I hated it when my Dad smoked. I loved it when I smoked. I still miss it. I miss sitting somewhere with someone and just counting the inhales, how many you have left before you snub it out. I smoked because I couldn’t really drink. Drinking just made me silly for about 30 minutes. Each time I attempted to drink with any purpose, I ended up vomiting. The entire day afterwards was always ruined. Plus, it was pleasurably rebellious for me to smoke. People’s faces lit up with genuine shock when they saw me light up, “You smoke?” they would shriek.
“Yep,” I would answer taking an extra long drag to prove it.
Smoking was my way of saying, “You know what, you don’t know everything about me. I am not as predictable as you think. Don’t label me Miss Goodie Two Shoes. There are lots of surprising things about me. Hang around and you’ll see.” The fear of course was, maybe I am not so surprising. In reality, I am pretty predictable; it’s been my nature for as long as I can remember. I go to bed early, floss my teeth every morning, try to eat a healthy as I can, take my vitamins every day, pray and try to stay on a budget.

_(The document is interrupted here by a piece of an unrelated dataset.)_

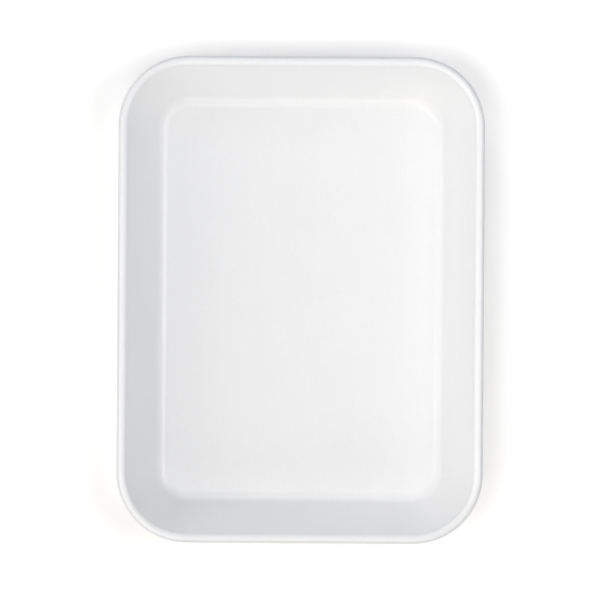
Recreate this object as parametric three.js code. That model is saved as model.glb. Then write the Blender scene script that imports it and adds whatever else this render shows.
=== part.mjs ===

So, as I drove past my neighbor, who I don’ t know, on my street and watched him smoke that cigarette while he trudged up and down his lawn, painting those neat stripes across it, I pushed aside the desire to jump out of my reliable Honda Civic to chat and bum a smoke. Instead, I pulled into our driveway, grabbed a pen. Writing down my miles for the week’s expense account, I gathered up my work bag, the file folders stuffed inside, proof of my work for the day, and headed inside.
1 comment:
Oh, boy! That was some conversation at Jenny's. Thanks for leaving out my confession about sneaking random cigarettes for years after I quit. I hate to say this but I too loved smoking. I'm glad that I stopped but I have never regretted those years I did smoke. What is it about cigarettes anyway??????